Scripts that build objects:

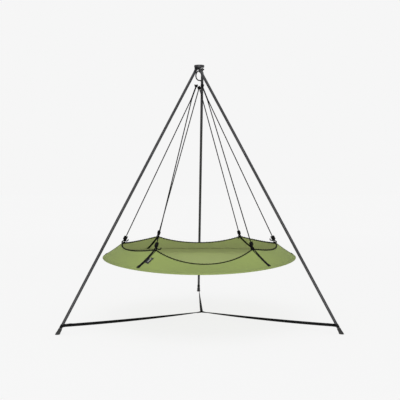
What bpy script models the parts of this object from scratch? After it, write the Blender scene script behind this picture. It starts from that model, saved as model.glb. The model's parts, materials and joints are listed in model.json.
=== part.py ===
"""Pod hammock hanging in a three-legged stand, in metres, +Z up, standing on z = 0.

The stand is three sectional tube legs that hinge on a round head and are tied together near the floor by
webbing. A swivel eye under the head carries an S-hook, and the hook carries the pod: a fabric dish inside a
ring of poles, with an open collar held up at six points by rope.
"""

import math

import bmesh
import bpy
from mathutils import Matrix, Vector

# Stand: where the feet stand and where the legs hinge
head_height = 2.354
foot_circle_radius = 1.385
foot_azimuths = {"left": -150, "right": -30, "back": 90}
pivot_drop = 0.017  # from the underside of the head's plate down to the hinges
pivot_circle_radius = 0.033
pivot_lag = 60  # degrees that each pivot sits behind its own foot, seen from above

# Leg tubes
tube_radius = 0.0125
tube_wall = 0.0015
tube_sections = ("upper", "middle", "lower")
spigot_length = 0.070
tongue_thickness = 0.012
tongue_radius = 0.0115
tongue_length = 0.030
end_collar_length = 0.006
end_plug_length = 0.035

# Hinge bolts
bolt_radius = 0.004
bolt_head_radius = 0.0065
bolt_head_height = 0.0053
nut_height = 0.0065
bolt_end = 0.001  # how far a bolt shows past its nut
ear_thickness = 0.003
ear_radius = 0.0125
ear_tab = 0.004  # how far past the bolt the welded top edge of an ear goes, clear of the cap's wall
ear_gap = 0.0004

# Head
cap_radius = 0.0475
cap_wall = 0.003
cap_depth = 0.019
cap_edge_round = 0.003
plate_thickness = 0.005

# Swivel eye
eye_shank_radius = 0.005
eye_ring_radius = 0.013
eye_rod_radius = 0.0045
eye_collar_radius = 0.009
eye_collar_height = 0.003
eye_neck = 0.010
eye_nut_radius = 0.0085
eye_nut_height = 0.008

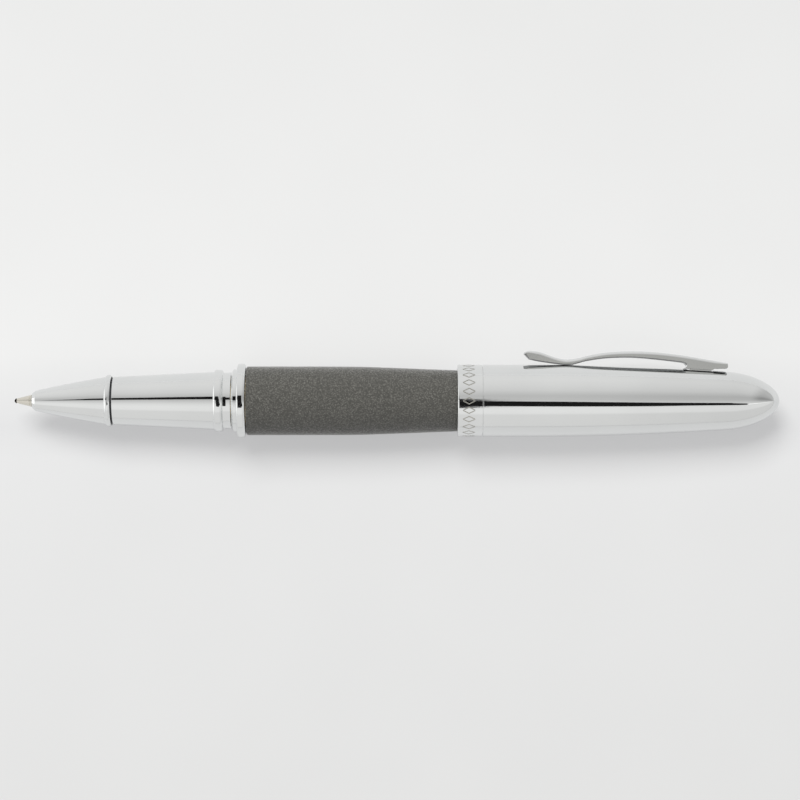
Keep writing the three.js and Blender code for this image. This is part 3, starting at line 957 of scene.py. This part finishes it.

WRITTEN EXERCISE: Reproduce each record exactly, leaving nothing out.

EXERCISE RESULT:
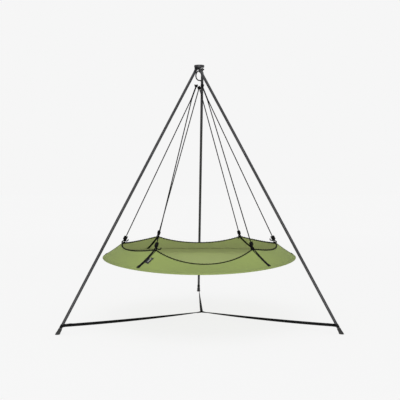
What bpy script models the parts of this object from scratch? After it, write the Blender scene script behind this picture. It starts from that model, saved as model.glb. The model's parts, materials and joints are listed in model.json.
=== part.py ===
"""Pod hammock hanging in a three-legged stand, in metres, +Z up, standing on z = 0.

The stand is three sectional tube legs that hinge on a round head and are tied together near the floor by
webbing. A swivel eye under the head carries an S-hook, and the hook carries the pod: a fabric dish inside a
ring of poles, with an open collar held up at six points by rope.
"""

import math

import bmesh
import bpy
from mathutils import Matrix, Vector

# Stand: where the feet stand and where the legs hinge
head_height = 2.354
foot_circle_radius = 1.385
foot_azimuths = {"left": -150, "right": -30, "back": 90}
pivot_drop = 0.017  # from the underside of the head's plate down to the hinges
pivot_circle_radius = 0.033
pivot_lag = 60  # degrees that each pivot sits behind its own foot, seen from above

# Leg tubes
tube_radius = 0.0125
tube_wall = 0.0015
tube_sections = ("upper", "middle", "lower")
spigot_length = 0.070
tongue_thickness = 0.012
tongue_radius = 0.0115
tongue_length = 0.030
end_collar_length = 0.006
end_plug_length = 0.035

# Hinge bolts
bolt_radius = 0.004
bolt_head_radius = 0.0065
bolt_head_height = 0.0053
nut_height = 0.0065
bolt_end = 0.001  # how far a bolt shows past its nut
ear_thickness = 0.003
ear_radius = 0.0125
ear_tab = 0.004  # how far past the bolt the welded top edge of an ear goes, clear of the cap's wall
ear_gap = 0.0004

# Head
cap_radius = 0.0475
cap_wall = 0.003
cap_depth = 0.019
cap_edge_round = 0.003
plate_thickness = 0.005

# Swivel eye
eye_shank_radius = 0.005
eye_ring_radius = 0.013
eye_rod_radius = 0.0045
eye_collar_radius = 0.009
eye_collar_height = 0.003
eye_neck = 0.010
eye_nut_radius = 0.0085
eye_nut_height = 0.008

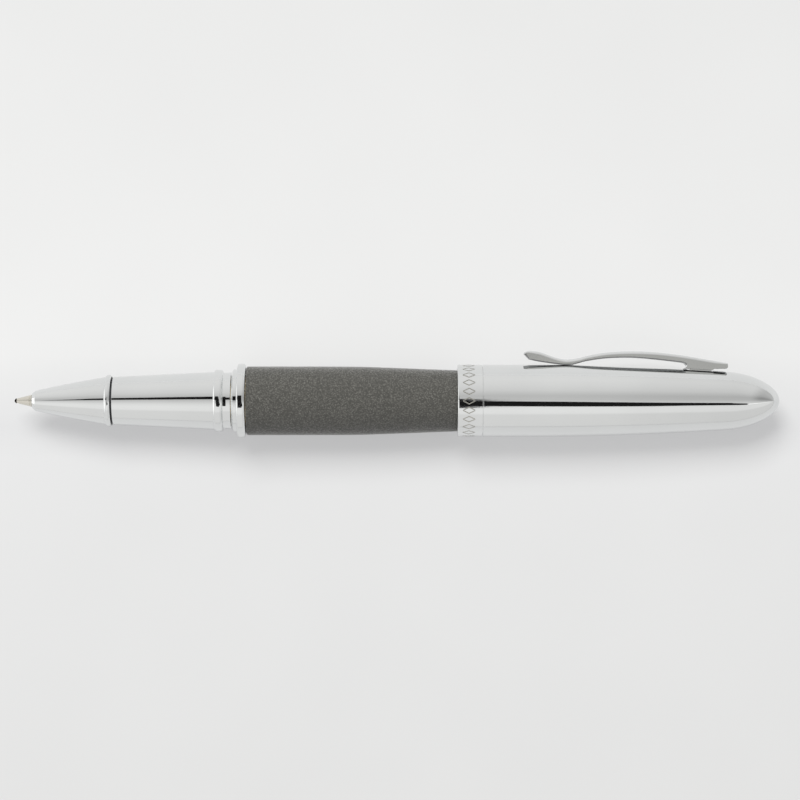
Keep writing the three.js and Blender code for this image. This is part 3, starting at line 957 of scene.py. This part finishes it.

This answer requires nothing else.